What this means is that a single court case demanding legal acceptance of the obvious could end every zero emission mandate in the country - and force re-assessment of every wind and solar project.
The supporting information for this is so absurdly one sided any reader not already knowledgeable on the subject would assume that I was just making it up if I reported it directly. Both Grok and Perplexity are, however, extremely good at tabulating stuff like this - so please ask the AI of your choice a question like the one I asked perplexity.ai:What is the total energy input required in MWH equivalents per metric ton for the most common forms of each of the following materials: steel, concrete, aluminum, copper, and diesel fuel?Then look at the answers in terms of what's needed to power that Tesla from wind: (all of which you should want to verify via, again, the AI search bot of your choice):
- a 4.2 MW wind tower produces, on average in the United States, about 1MW of power, 15% or more of which is lost in transmission (and another 15% or so is lost during car charging);
- a 4.2MW tower has about a 10 year blade life; a 20 year life for the generator and nacelle; and a tower that will stand for 40 to 60 years;
- the typical 4.2MW installation is made up of about 2,000 tons of steel, concrete, copper and other materials that need to be mined, refined, transported, and worked with in manufacturing and installation;
- the aluminum ingots used in a 200 mile transmission line, by themselves, require more electrical energy to refine than a single 4.2MW wind generator will produce in two years.
- a 200 mile DC standard 400KV transmission line will need over 1,000 support towers each of which needs about 30 tons of steel and another 45 tons of concrete;
- all of this needs fairly intensive maintenance - and virtually every process from mining the ores to nacelle lubrication, depends on coal, natural gas, and/or diesel fuel.
Bottom line? it's unlikely that a typical wind farm 200 miles away from the power customer will ever break even on fossil fuel energy inputs versus "clean" power delivered - nicely explaining why free power from wind and sun tends to be three to five times as expensive as power from natural gas or coal.
Drug Abuse
Death penalty administration is a very big issue in the United States - one that generates considerable uncertainty and years of delay throughout the justice system.

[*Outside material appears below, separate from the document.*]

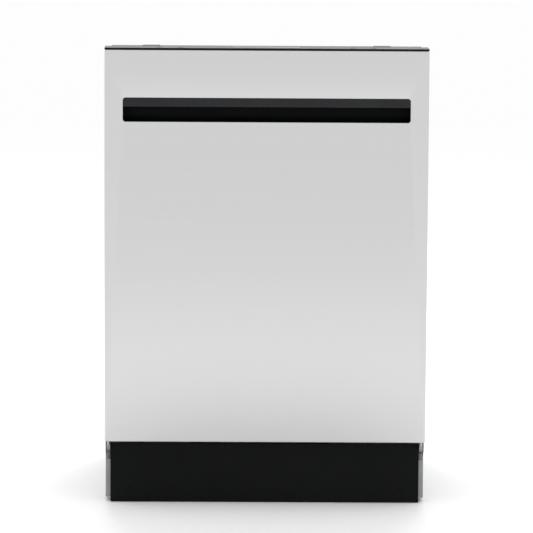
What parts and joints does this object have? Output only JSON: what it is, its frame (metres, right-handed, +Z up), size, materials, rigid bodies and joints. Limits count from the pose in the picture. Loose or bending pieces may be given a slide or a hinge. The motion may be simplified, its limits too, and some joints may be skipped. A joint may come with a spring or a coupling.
{
  "type": "built in dishwasher",
  "caption": "Built-in dishwasher with a drop-down steel door, recessed pocket handle, tub, two sliding racks, spray arms, pumps and a base with a toe kick.",
  "frame": {"origin": "on the floor under the middle of the whole machine's box", "axes": "+Z up, +X to the right seen from the front, the door faces -Y"},
  "size_m": [0.603, 0.622, 0.86],
  "materials": {
    "door_steel": "fine horizontal brushing, satin",
    "tub_steel": "bright rolled stainless sheet",
    "galvanised": "galvanised steel sheet, dull grey",
    "heater_steel": "bright stainless, slightly heat-tinted on the heater",
    "spring_steel": "oiled spring wire",
    "satin_black": "satin black paint",
    "leg_black": "moulded black nylon on a steel stud",
    "gloss_black": "glossy black moulding",
    "grey_plastic": "mid-grey moulded polypropylene",
    "light_plastic": "light grey moulded plastic",
    "pump_housing": "dark grey pump body with its motor",
    "rack_coating": "grey nylon-coated steel wire",
    "rubber": "black extruded rubber",
    "blanket": "dark felt sound blanket, quilted",
    "board": "green circuit board"
  },
  "bodies": {
    "root": {"tub_wrapper": "tub_steel", "tub_back": "tub_steel", "tub_floor": "grey_plastic", "tub_gasket": "rubber", "insulation_blanket": "blanket", "top_brace": "galvanised", "mounting_bracket_left": "galvanised", "mounting_bracket_right": "galvanised", "base_side_left": "galvanised", "base_side_right": "galvanised", "base_front_rail": "galvanised", "base_pan": "galvanised", "toe_kick": "satin_black", "door_spring_left": "spring_steel", "door_spring_right": "spring_steel", "sump": "grey_plastic", "circulation_pump": "pump_housing", "drain_pump": "pump_housing", "inlet_valve": "light_plastic", "junction_box": "galvanised", "heater": "heater_steel", "riser_tube": "light_plastic", "filter_plate": "heater_steel", "rail_bracket_left": "heater_steel", "rail_bracket_right": "heater_steel"},
    "door": {"door_outer_panel": "door_steel", "door_inner_panel": "tub_steel", "console": "gloss_black", "handle_pocket": "gloss_black", "control_board": "board", "latch_housing": "grey_plastic", "hinge_arm_left": "galvanised", "hinge_arm_right": "galvanised", "dispenser": "grey_plastic"},
    "lower_rack": {"lower_rack": "rack_coating", "silverware_basket": "grey_plastic", "wheel_carrier_left": "grey_plastic", "wheel_carrier_right": "grey_plastic"},
    "upper_rails": {"upper_rail_left": "heater_steel", "upper_rail_right": "heater_steel"},
    "upper_rack": {"upper_rack": "rack_coating"},
    "lower_spray_arm": {"lower_spray_arm": "grey_plastic"},
    "upper_spray_arm": {"upper_spray_arm": "grey_plastic"},
    "lower_wheel_front_left": {"lower_wheel_front_left": "grey_plastic"},
    "lower_wheel_front_right": {"lower_wheel_front_right": "grey_plastic"},
    "lower_wheel_rear_left": {"lower_wheel_rear_left": "grey_plastic"},
    "lower_wheel_rear_right": {"lower_wheel_rear_right": "grey_plastic"},
    "leg_front_left": {"leg_front_left": "leg_black"},
    "leg_front_right": {"leg_front_right": "leg_black"},
    "leg_rear_left": {"leg_rear_left": "leg_black"},
    "leg_rear_right": {"leg_rear_right": "leg_black"},
    "filter_cup": {"filter_cup": "light_plastic"},
    "float": {"float": "light_plastic"},
    "latch_hook": {"latch_hook": "galvanised"},
    "dispenser_lid": {"dispenser_lid": "light_plastic"},
    "rinse_cap": {"rinse_cap": "light_plastic"},
    "button_1": {"button_1": "gloss_black"},
    "button_2": {"button_2": "gloss_black"},
    "button_3": {"button_3": "gloss_black"},
    "button_4": {"button_4": "gloss_black"}
  },
  "joints": [
    {"name": "door_hinge", "type": "hinge", "parent": "root", "child": "door", "pos_m": [0, -0.281, 0.108], "axis": [1, 0, 0], "range_deg": [0, 90], "stiffness_Nm_per_rad": 33, "deforming": ["door_spring_left", "door_spring_right"]},
    {"name": "lower_rack_slide", "type": "slide", "parent": "root", "child": "lower_rack", "axis": [0, -1, 0], "range_m": [0, 0.5]},
    {"name": "upper_rails_slide", "type": "slide", "parent": "root", "child": "upper_rails", "axis": [0, -1, 0], "range_m": [0, 0.225]},
    {"name": "upper_rack_slide", "type": "slide", "parent": "upper_rails", "child": "upper_rack", "axis": [0, -1, 0], "range_m": [0, 0.225]},
    {"name": "lower_spray_arm_spin", "type": "hinge", "parent": "root", "child": "lower_spray_arm", "pos_m": [0, 0.02, 0.15], "axis": [0, 0, 1], "continuous": true},
    {"name": "upper_spray_arm_spin", "type": "hinge", "parent": "upper_rack", "child": "upper_spray_arm", "pos_m": [0, 0.02, 0.49], "axis": [0, 0, 1], "continuous": true},
    {"name": "lower_wheel_front_left_spin", "type": "hinge", "parent": "lower_rack", "child": "lower_wheel_front_left", "pos_m": [-0.257, -0.116, 0.1575], "axis": [1, 0, 0], "continuous": true},
    {"name": "lower_wheel_front_right_spin", "type": "hinge", "parent": "lower_rack", "child": "lower_wheel_front_right", "pos_m": [0.257, -0.116, 0.1575], "axis": [1, 0, 0], "continuous": true},
    {"name": "lower_wheel_rear_left_spin", "type": "hinge", "parent": "lower_rack", "child": "lower_wheel_rear_left", "pos_m": [-0.257, 0.17, 0.1575], "axis": [1, 0, 0], "continuous": true},
    {"name": "lower_wheel_rear_right_spin", "type": "hinge", "parent": "lower_rack", "child": "lower_wheel_rear_right", "pos_m": [0.257, 0.17, 0.1575], "axis": [1, 0, 0], "continuous": true},
    {"name": "leg_front_left_screw", "type": "slide", "parent": "root", "child": "leg_front_left", "axis": [0, 0, -1], "range_m": [0, 0.03]},
    {"name": "leg_front_right_screw", "type": "slide", "parent": "root", "child": "leg_front_right", "axis": [0, 0, -1], "range_m": [0, 0.03]},
    {"name": "leg_rear_left_screw", "type": "slide", "parent": "root", "child": "leg_rear_left", "axis": [0, 0, -1], "range_m": [0, 0.03]},
    {"name": "leg_rear_right_screw", "type": "slide", "parent": "root", "child": "leg_rear_right", "axis": [0, 0, -1], "range_m": [0, 0.03]},
    {"name": "filter_cup_turn", "type": "hinge", "parent": "root", "child": "filter_cup", "pos_m": [0, -0.095, 0.13], "axis": [0, 0, 1], "range_deg": [0, 90]},
    {"name": "float_lift", "type": "slide", "parent": "root", "child": "float", "axis": [0, 0, 1], "range_m": [0, 0.008]},
    {"name": "latch_hook_turn", "type": "hinge", "parent": "door", "child": "latch_hook", "pos_m": [0, -0.272, 0.84], "axis": [1, 0, 0], "range_deg": [0, 12], "stiffness_Nm_per_rad": 0.2},
    {"name": "soap_lid_slide", "type": "slide", "parent": "door", "child": "dispenser_lid", "axis": [-1, 0, 0], "range_m": [0, 0.06]},
    {"name": "rinse_cap_turn", "type": "hinge", "parent": "door", "child": "rinse_cap", "pos_m": [0.055, -0.25, 0.497], "axis": [0, 1, 0], "range_deg": [0, 90]},
    {"name": "push_button_1", "type": "slide", "parent": "door", "child": "button_1", "axis": [0, 0, -1], "range_m": [0, 0.001], "stiffness_N_per_m": 400},
    {"name": "push_button_2", "type": "slide", "parent": "door", "child": "button_2", "axis": [0, 0, -1], "range_m": [0, 0.001], "stiffness_N_per_m": 400},
    {"name": "push_button_3", "type": "slide", "parent": "door", "child": "button_3", "axis": [0, 0, -1], "range_m": [0, 0.001], "stiffness_N_per_m": 400},
    {"name": "push_button_4", "type": "slide", "parent": "door", "child": "button_4", "axis": [0, 0, -1], "range_m": [0, 0.001], "stiffness_N_per_m": 400}
  ],
  "couplings": [
    {"joint": "lower_rack_slide", "follows": "door_hinge", "m_per_rad": 0.115},
    {"joint": "upper_rails_slide", "follows": "door_hinge", "m_per_rad": 0.1432},
    {"joint": "upper_rack_slide", "follows": "door_hinge", "m_per_rad": 0.1432},
    {"joint": "lower_wheel_front_left_spin", "follows": "door_hinge", "ratio": 6.3889},
    {"joint": "lower_wheel_front_right_spin", "follows": "door_hinge", "ratio": 6.3889},
    {"joint": "lower_wheel_rear_left_spin", "follows": "door_hinge", "ratio": 6.3889},
    {"joint": "lower_wheel_rear_right_spin", "follows": "door_hinge", "ratio": 6.3889}
  ]
}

On a personal basis my only issue with the death penalty is that people have been wrongly convicted and so believe that the state should incarcerate rather than kill - but see nothing wrong with police or other intervenors killing the obviously guilty during the commission of, or immediate flight from, a violent crime.
Personal feelings aside, I don't understand why legislatures don't put an end to the court battles and endless public hand wringing over the means of execution -they must know that nearly all of it is just a strategy for delay that lawyers love and taxpayers hate. So why not just mandate having the judge set an execution date within two days of which the prison slips an overdose of fentanyl into the condemned's food? Death by overdose is hardly unusual, certainly not cruel, very cheap, effective, easy to administer, often both directly appropriate to the crime and within the desired lifestyle of the convicted - and this approach is virtually certain to greatly reduce voluntary fentanyl use nation wide.
A tax on income security
Democrats love taxes and conservatives generally hate them but get forced into approving increases because the left, when in power, runs up both entitlements and deficits - and those payments have to come from somewhere.
So here's a plan: a tax on the unearned benefits arising from security of income will be hated by democrats and liked by conservatives. Let me clarify:
- An unearned benefit arising from the security of income usually appears as a cost not incurred. For example, if two people with essentially identical skills, credit histories, and current income apply for the same mortgage or other loan from the same bank, the applicant working for an organization, like Harvard University or Government, whose ability to pay is considered unimpeachable, will pay a lower rate than the bank will ask for from the one working for a small business - and that difference is an unearned benefit reflecting a difference in the bank's perception of the borrower's income security.
- If Joe puts his savings into a blue chip investment account while Jane puts hers into a high risk, entrepreneurial focus, venture account the financial market zeitgeist will, without any conscious effort by anyone, "conspire" to ensure that Joe almost always make a little money on his investments while the same people will feel no compulsion to protect Jane's monies and treat it, instead, as in-play, at-risk, and losslessly (to them) disposable. In the longer term, the winners among a large diversified group of Janes will accumulate more earnings than the total accumulated by a similar group of Joes, but most individual Janes will lose relative to the Joes. Taxing Joe on that difference implements a tax on the unearned consequences of income security.
This may seem a bit convoluted - taxing people on monies they didn't earn? - but in practice it's very easy to do because taxpayers itemize by source of funds and nearly every employer, bank, fund, or investment house has a public credit rating; and it's also fair because the borrower employed by Harvard, like the blue chip investor, derives a benefit from the expression of public opinion about the source of his funds, and not from anything he does himself.
Since liberals generally have more secure sources of income than conservatives, the tax will hit those who love taxes much harder than it will those hate them - and, more importantly, this form of taxation will raise the average level of risk undertaken in financial markets, thereby unleashing a tsunami of American investment, innovation and opportunity as monies move from Wall Street to Main Street.